(Data to use):
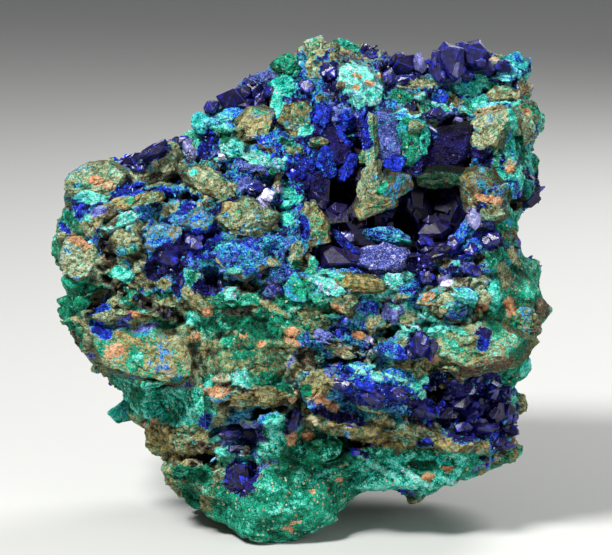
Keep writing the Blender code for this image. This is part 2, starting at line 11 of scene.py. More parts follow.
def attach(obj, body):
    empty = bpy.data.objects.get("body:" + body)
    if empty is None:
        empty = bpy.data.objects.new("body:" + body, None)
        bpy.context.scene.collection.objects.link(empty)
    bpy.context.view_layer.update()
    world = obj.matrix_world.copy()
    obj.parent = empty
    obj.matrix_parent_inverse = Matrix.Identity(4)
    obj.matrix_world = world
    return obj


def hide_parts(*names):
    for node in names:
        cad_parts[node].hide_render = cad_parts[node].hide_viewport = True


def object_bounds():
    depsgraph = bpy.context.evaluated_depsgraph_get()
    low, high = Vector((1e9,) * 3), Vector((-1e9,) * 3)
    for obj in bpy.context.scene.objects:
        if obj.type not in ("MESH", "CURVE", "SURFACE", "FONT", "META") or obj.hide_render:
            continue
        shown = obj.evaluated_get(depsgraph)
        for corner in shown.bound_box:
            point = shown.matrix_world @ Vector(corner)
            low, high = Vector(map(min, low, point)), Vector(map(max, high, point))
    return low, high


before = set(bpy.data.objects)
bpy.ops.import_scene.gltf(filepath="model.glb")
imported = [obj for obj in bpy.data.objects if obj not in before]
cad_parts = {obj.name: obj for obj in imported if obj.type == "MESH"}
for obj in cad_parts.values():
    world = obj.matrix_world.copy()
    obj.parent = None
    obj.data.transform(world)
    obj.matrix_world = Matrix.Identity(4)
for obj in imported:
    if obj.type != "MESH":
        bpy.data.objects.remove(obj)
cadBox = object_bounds()
mm = 0.001

boxMargin = 1.2
# The display face leans back. On it x runs to the right, h climbs from the toe and d runs into the rock, all in mm.
face = {"tilt": math.radians(10), "toeDrop": 2.4}
intoRock = Vector((0, math.cos(face["tilt"]), -math.sin(face["tilt"])))
upFace = Vector((0, math.sin(face["tilt"]), math.cos(face["tilt"])))
faceTurn = Matrix((Vector((1, 0, 0)), upFace, -intoRock)).transposed()


def onFace(x, h, d=0.0):
    return (Vector((x, 0, 0)) + upFace * (h - face["toeDrop"]) + intoRock * d) * mm


def faceFrame(points):
    # points in mm become columns x, h and d
    h = points @ np.array(upFace) + face["toeDrop"]
    return np.stack([points[:, 0], h, points @ np.array(intoRock)], axis=1)


def turned(turn, lift, swing):
    # a turn within the display face, then a lift upwards and a swing to the right, in degrees
    return faceTurn @ (Matrix.Rotation(math.radians(swing), 3, "Y") @ Matrix.Rotation(math.radians(-lift), 3, "X")
                       @ Matrix.Rotation(math.radians(turn), 3, "Z"))


def keptInBox(points):
    # the stone may pass the solid's box by a little over a millimetre, but never the floor
    low, high = np.array(cadBox[0]) / mm, np.array(cadBox[1]) / mm
    return np.clip(points, low - np.array([boxMargin, boxMargin, 0]), high + boxMargin)


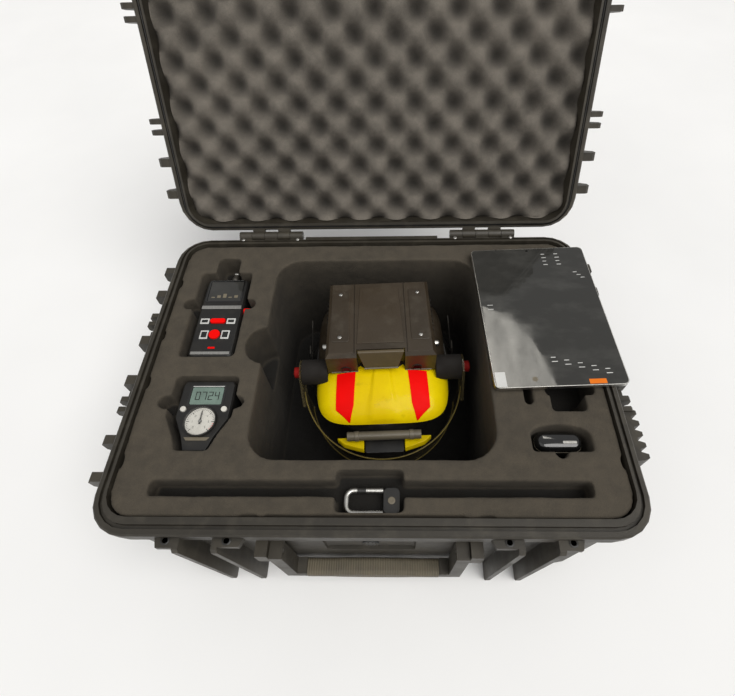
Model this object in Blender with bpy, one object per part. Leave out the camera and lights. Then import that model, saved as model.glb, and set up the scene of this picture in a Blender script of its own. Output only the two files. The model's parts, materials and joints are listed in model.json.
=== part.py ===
"""Rugged transport case, lid open, with a helmet unit, two handheld meters, a tablet and small items.

Metres, +Z up. The origin is the centre of the base's underside, +X is the case's right side as seen from
the front, and the front faces -Y. Lid parts are modelled in the closed place and turned about the hinge.
"""
from math import cos, pi, radians, sin

import bmesh
import bpy
from mathutils import Matrix, Vector

# ---------------------------------------------------------------- driving dimensions
GAP = 0.0003                # running gap between pieces that touch

SIDES = (("left", -1), ("right", 1))

RIM_W, RIM_D, RIM_R = 0.630, 0.463, 0.045      # outside of the base and lid rims
BODY_W, BODY_D = 0.612, 0.447                  # walls just under the rim
OPEN_W, OPEN_D, OPEN_R = 0.6025, 0.4316, 0.030  # inner edge of the rim
BODY_CY, OPEN_CY = 0.002, 0.005                # the opening sits a little back from the rim's centre
BASE_H = 0.218
FLANGE_H = 0.022
FLOOR_T = 0.006
CORNER_STEPS = 5
SHARP = 40                  # degrees; flatter edges are shaded smooth

HINGE_Y, HINGE_Z = 0.2405, 0.216
LID_OPEN = radians(115.5)
LID_Z0 = BASE_H + 0.0007
LID_TOP = 0.272
LID_CEILING = 0.266

FOAM_TOP = 0.2135
FOAM_BOTTOM = 0.0063
WELL_FLOOR = 0.0183
FOAM_W, FOAM_D = 0.600, 0.429

KNUCKLE_R, PIN_R = 0.007, 0.0025
KNUCKLE_X0, KNUCKLE_X1 = 0.120, 0.224
KNUCKLES = 5

PLATE_OUTER_X, PLATE_INNER_X = 0.2115, 0.1680  # latch channel plates, at rim height
PLATE_LEAN = 0.0068                            # how far they lean inwards at the foot
PLATE_T, PLATE_FRONT = 0.007, -0.2460

SIDE_CY = 0.0065                               # the side fins are symmetric about this line
FIN_TIP_X = 0.338
FIN_TOP = 0.206

HANDLE_PIVOT_Y, HANDLE_PIVOT_Z = -0.2345, 0.160
HANDLE_HALF_IN, HANDLE_HALF_OUT = 0.1015, 0.1174  # the arms' inner and outer sides
HANDLE_PIN_R = 0.0035
GRIP_HALF = 0.0886
SIDE_PIVOT_X, SIDE_PIVOT_Z = 0.326, 0.186
SIDE_HALF_IN, SIDE_HALF_OUT = 0.0425, 0.0565
SIDE_PIN_R = 0.0030
LATCH_X, LATCH_Y, LATCH_Z = 0.190, -0.2430, 0.2400
VALVE_Z, VALVE_R = 0.131, 0.0105

HELMET_AT = (0.010, 0.036)
HELMET_TURN = radians(2.4)
DOME_CY, DOME_A, DOME_B, DOME_Z0, DOME_C = 0.022, 0.101, 0.116, 0.118, 0.042
DOME_ROUND, DOME_PLAN = 2.4, 5.0                # 2 is an ellipse, more is boxier: in section and from above
DOME_T = 0.003
SHELL_LOW = 0.128
MODULE_X, MODULE_Y0, MODULE_Y1 = 0.079, -0.020, 0.118
MODULE_LOW, MODULE_TOP = 0.150, 0.200
LENS_X, LENS_Z, LENS_R = 0.052, 0.163, 0.006
VISOR_PIVOT_Y, VISOR_PIVOT_Z = -0.011, 0.146
BAR_AT = (-0.1030, 0.112)                      # y and z of the bar across the brow

GAS_X, GAS_Y = -0.2310, 0.0845
GAS_W, GAS_L = 0.066, 0.148
GAS_Z0, GAS_Z1 = 0.1605, 0.2030

GAUGE_X = -0.2195
GAUGE_Z0, GAUGE_Z1 = 0.1685, 0.2030
DIAL_Y, DIAL_R = -0.0883, 0.0195

TABLET_AT = (0.239, 0.073)
TABLET_TURN = radians(2.2)
TABLET_W, TABLET_L, TABLET_T = 0.1715, 0.245, 0.0066

REMOTE_AT, REMOTE_W, REMOTE_D = (0.2325, -0.1135), 0.058, 0.025
REMOTE_Z0, REMOTE_RIM, REMOTE_TOP = 0.1750, 0.1960, 0.2055
STRIP_SIDES = (0.2355, 0.2535, -0.1185, -0.1145)
CLIP_AT = (-0.0025, -0.1860)
CLIP_Z, CLIP_HALF = 0.1925, 0.0130              # height of the loop's bar, and half the loop's width

# ---------------------------------------------------------------- materials
COLOURS = {
    "case_plastic": ((0.045, 0.042, 0.037), 0.55, 0.0),
    "foam": ((0.080, 0.068, 0.055), 0.95, 0.0),
    "lid_foam": ((0.110, 0.100, 0.086), 0.95, 0.0),
    "rubber": ((0.020, 0.020, 0.020), 0.80, 0.0),
    "grip_rubber": ((0.160, 0.150, 0.130), 0.70, 0.0),
    "steel": ((0.600, 0.600, 0.590), 0.30, 1.0),
    "module_plastic": ((0.050, 0.038, 0.027), 0.50, 0.0),
    "module_light": ((0.150, 0.120, 0.080), 0.45, 0.0),
    "yellow": ((0.850, 0.620, 0.010), 0.25, 0.0),
    "red": ((0.800, 0.010, 0.010), 0.40, 0.0),
    "dark_plastic": ((0.012, 0.011, 0.010), 0.45, 0.0),
    "grey_bar": ((0.300, 0.280, 0.240), 0.40, 0.0),
    "clear": ((0.500, 0.480, 0.400), 0.05, 0.0),
    "silver": ((0.620, 0.610, 0.580), 0.30, 0.9),
    "screen": ((0.060, 0.065, 0.070), 0.10, 0.0),
    "lcd": ((0.180, 0.250, 0.220), 0.20, 0.0),
    "white": ((0.800, 0.790, 0.760), 0.50, 0.0),
}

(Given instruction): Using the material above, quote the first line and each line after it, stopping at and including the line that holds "if empty is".

(Correct answer):
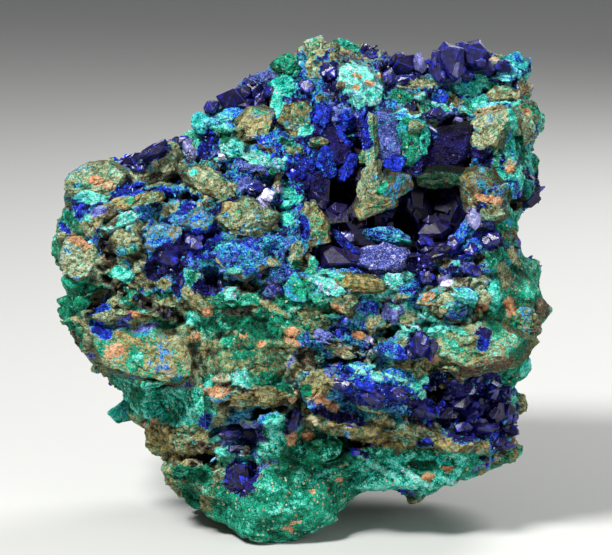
Keep writing the Blender code for this image. This is part 2, starting at line 11 of scene.py. More parts follow.
def attach(obj, body):
    empty = bpy.data.objects.get("body:" + body)
    if empty is None:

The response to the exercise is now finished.